The edit that so offended Katsanevas cited a characterization of him as a “family disgrace” by his father-in-law, former Greek prime minister Andreas Papandreou. The quote, which comes from Papandreou’s will, can be found in reliable sources like the San Francisco Chronicle and the Chicago Tribune. (Katsanevas is, as it happens, contesting the will, which left all of the prime minister’s possessions to his second wife and left his four children, including Katsanevas’s wife, only “his good name” as an inheritance.)

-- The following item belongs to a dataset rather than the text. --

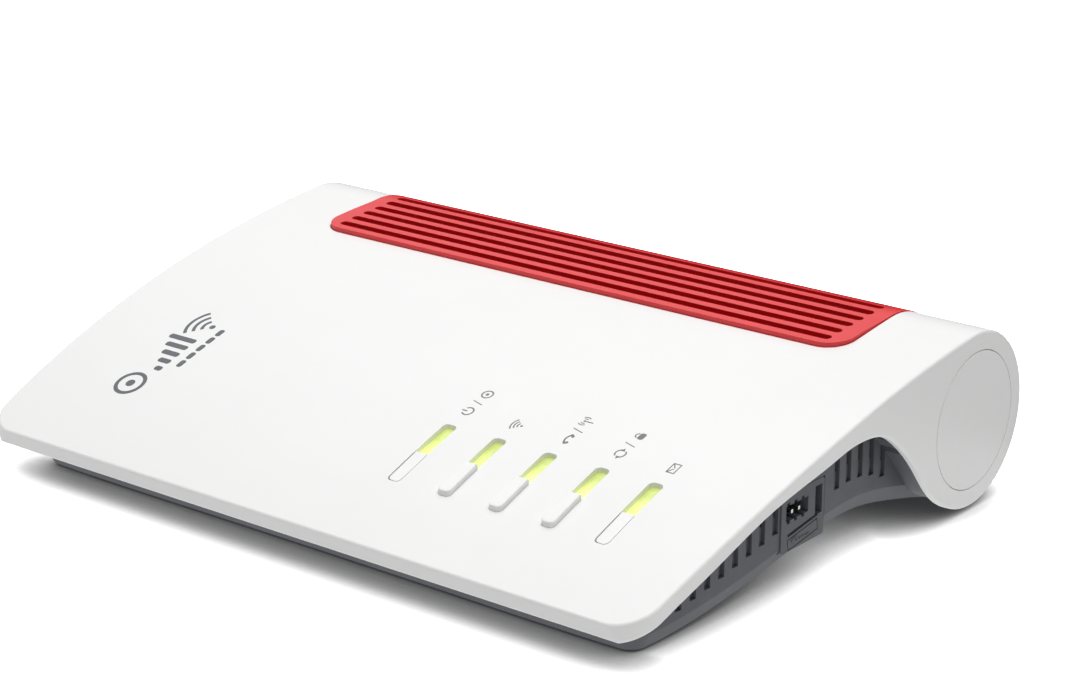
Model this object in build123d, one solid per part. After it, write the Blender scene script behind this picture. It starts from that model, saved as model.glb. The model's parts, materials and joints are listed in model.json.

Katsanevas has been duly stung by this characterization—he won a defamation trial in 2003 against a Greek newspaper publisher who ran his photo with the caption “DISGRACE” daily for a period in 1998. He has sued Diu for the sum of €200,000; that trial is set to take place in 2016. (Also named in the suit is the Greek Free/Open Source Software Society, under the misapprehension that they operated Wikipedia.) However, Katsanevas also seeks a preliminary injunction to have the edit removed from his Greek-language Wikipedia page, a request that, due to the nature of Wikipedia, is near impossible to fulfill. When the judge asked Liourdis to remove the edit through a sort of “pre-preliminary injunction,” it was back in place quickly.

What’s more, where Katsanevas was previously only on Greek Wikipedia, his efforts to have his entry expunged have only made him more prominent, causing Wikipedia pages for him to spring up in English, Polish, Italian, French, Catalan, and even Yakut.

A lawyer from the Wikimedia Foundation, Michelle Paulson, said in a statement that the foundation “stands with Diu” in the face of what she describes as “an unconscionable lawsuit, which we see an assault on our users, our projects, and freedom of speech.” What’s more, Liourdis’s legal expenses will be covered in part through Wikimedia’s Legal Fees Assistance Program, which was first proposed in August of 2012 but has had very little exposure until now.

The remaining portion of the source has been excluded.